Rasulullah memandang istrinya dengan seksama sebe-lum kemudian berujar.
"Wahai Ummu Salamah, Subuh ini, Jibril datang dengan membawa berita bahwa Allah telah menerima taubat Abu Lubabah," jawabnya sambil tersenyum. Mendengar hal itu, ikut gembira pula hati Ummu Salamah.
"Sekarang bolehkan saya menemuinya dan menyampaikan kabar gembira itu," tanya Ummu Salamah lagi.
"Silakan, Sampaikan padanya," jawab Rasulullah.
Kemudian dari dalam bilik kamarnya Ummu Salamah berseru:
" Wahai Abu Lubabah, bergembiralah, Allah telah menerima taubatmu."
Patut diketahui bahwa masjid dan rumah Rasulullah pada masa itu bukanlah sebuah bangunan yang terpisah agak jauh oleh jarak.

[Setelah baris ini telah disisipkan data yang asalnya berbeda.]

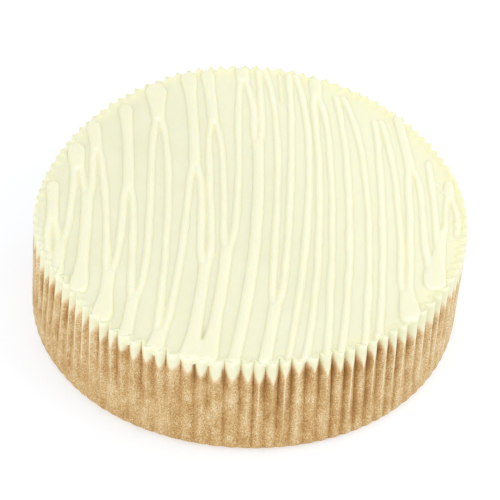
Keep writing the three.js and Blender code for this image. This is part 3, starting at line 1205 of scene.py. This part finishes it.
# %% Paint the piped lines
piping_material = bpy.data.materials.new("piped_icing")
tree, shader, colour = ice(piping_material, linear(247, 247, 220), linear(244, 244, 214))
# Painted light: the lines and the ground at their foot are paler towards the back right.
colour = mix(tree, read(tree, "pale"), colour, linear(251, 252, 223))
own_ground = mix(tree, read(tree, "pale"), linear(240, 240, 210), linear(246, 246, 214))
rise = read(tree, "rise")
colour = mix(tree, ramp(tree, rise, [(0.1, grey(0)), (0.75, grey(1))]), own_ground, colour)
# Painted shade: a warm tint on the flanks near the foot of each line.
foot = ramp(tree, rise, [(0.0, grey(0.2)), (0.08, grey(0.55)), (0.4, grey(0.35)), (0.85, grey(0))])
colour = mix(tree, foot, colour, linear(249, 239, 190))
# Painted shade on the tops of the tallest piles.
pile_top_shade = ramp(tree, times(tree, rise, 0.5), [(0.55, grey(0)), (0.8, grey(0.7))])
colour = mix(tree, pile_top_shade, colour, linear(243, 242, 211))
# Painted highlight on the flanks that face the near side, in patches, weaker past the rim.
patches = add(tree, mottle(tree, 210.0, 2.2), 0.85)
within_rim = add(tree, times(tree, read(tree, "on_top"), 0.55), 0.15)
near_side_highlight = times(tree, times(tree, read(tree, "near_side_highlight"), within_rim), patches)
tree.links.new(mix(tree, near_side_highlight, colour, linear(254, 255, 238)), shader.inputs["Base Color"])
for piece in piped.values():
    piece.data.materials.append(piping_material)
print(len(tree.nodes), "nodes in", piping_material.name)

# %% [markdown]
# ## Crumb
#
# The sponge is warm brown and grainy. The paper and the icing hide it, so its finish is simple.

# %% Paint the crumb
crumb_material = bpy.data.materials.new("cake_crumb")
tree, shader = start_material(crumb_material)
crumb_tone = add(tree, mottle(tree, 500.0, 1.6), mottle(tree, 90.0, 0.8), 0.5)
crumb_colour = ramp(tree, crumb_tone, [(0.2, linear(150, 105, 58)), (0.8, linear(214, 172, 116))])
tree.links.new(crumb_colour, shader.inputs["Base Color"])
tree.links.new(bump(tree, crumb_tone, 0.0004), shader.inputs["Normal"])
set_inputs(shader, {"Roughness": 0.85})
cake.data.materials.append(crumb_material)
print([material.name for material in bpy.data.materials])

# %% [markdown]
# ## Floor, light and camera
#
# A plain white floor, a wide soft dome of light and two large soft lamps give the even light of a
# food studio. The floor glows a little, as a light table does, so the shadows on it stay faint. The
# camera looks down from the near side at about 45 degrees, through a long lens.

# %% The floor and the dome of light
deselect_all()
bpy.ops.mesh.primitive_plane_add(size=6)
floor = bpy.context.object
floor.name = "floor"
floor_material = bpy.data.materials.new("light_table")
tree, shader = start_material(floor_material)
set_inputs(shader, {"Base Color": (0.55, 0.585, 0.632, 1), "Roughness": 0.9})
set_inputs(shader, {"Emission Color": grey(1), "Emission Strength": 0.48})
floor.data.materials.append(floor_material)

world = bpy.data.worlds.new("soft_dome")
bpy.context.scene.world = world
world.use_nodes = True
dome = world.node_tree.nodes["Background"]
set_inputs(dome, {"Color": grey(1), "Strength": 0.86})
print(floor.name, "and", world.name)


# %% The lamps
def soft_lamp(name, place, size, watts):
    deselect_all()
    bpy.ops.object.light_add(type="AREA", location=place)
    lamp = bpy.context.object
    lamp.name = name
    lamp.data.size = size
    lamp.data.energy = watts
    aim = Vector((0, 0, CASE_HEIGHT * MM)) - Vector(place)
    lamp.rotation_euler = aim.to_track_quat("-Z", "Y").to_euler()
    return lamp


soft_lamp("front_lamp", (-0.6, -0.75, 0.52), 0.6, 1.9)
soft_lamp("window_lamp", (0.75, -0.2, 0.65), 0.7, 2.3)
print([light.name for light in bpy.data.lights])

# %% The camera
ELEVATION = math.radians(44.8)
ROLL = math.radians(2.25)
DISTANCE = 724.3
AIM_X, AIM_Y = 0.7, -0.53

bpy.ops.object.camera_add()
camera = bpy.context.object
camera.name = "studio_camera"
camera.data.lens = 122.3
camera.data.sensor_width = 36
camera.data.clip_end = 20
target = Vector((AIM_X - CENTRE[0], AIM_Y - CENTRE[1], CASE_HEIGHT / 2)) * MM
back = Vector((0, -math.cos(ELEVATION), math.sin(ELEVATION)))
camera.location = target + back * DISTANCE * MM
camera.rotation_euler = (math.radians(90) - ELEVATION, 0, 0)
camera.rotation_euler.rotate_axis("Z", ROLL)
bpy.context.scene.camera = camera
bpy.context.scene.view_settings.view_transform = "Standard"
print(f"the camera stands {DISTANCE:.0f} mm away")

# %% [markdown]
# ## Hand the pieces over
#
# Each fine piece takes the place of its plain solid and rides on the cake's one body.

for piece, slot_name, node_name in [
    (paper, "paper", "paper_case"),
    (cake, "crumb", "cake"),
    (icing, "icing", "icing"),
    *[(piece, "piping", name) for name, piece in piped.items()],
]:
    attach(piece, "root")
    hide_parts(node_name)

Namun merupakan sebuah ruangan yang berdampingan. Oleh karenanya Ummu Salamah dapat berseru kepada Abu Lubabah yang ada di dalam masjid melalui kamarnya.
Setelah Ummu Salamah memberitahukan kabar gembira itu, betapa senangnya hati Lubabah. Berkali-kali dia mengucap syukur. Tidak cuma dia, para sahabat yang saat itu berada di masjid juga merasa bahagia. Penantian Abu Lubabah telah menuai hasil. Akhirnya dengan segera mereka berebut membukakan tali yang mengikat tubuh Abu Lubabah. Namun Abu Lubabah mencegahnya.
"Jangan!" serunya.
"Demi Allah, Jangan ada yang membuka ikatanku selain Rasulullah," tambahnya kemudian.
Para sahabat memaklumi dan segera mengurungkan niatnya untuk membuka ikatan tersebut. Setelah masuk waktu Subuh di mana Rasul masuk masjid untuk menunaikan salat, beliau segera membebaskan Abu Lubabah dari tiang masjid itu. Sejak saat itu, tiang tersebut terkenal dengan sebutan tiang taubat atau tiang Abu Lubabah.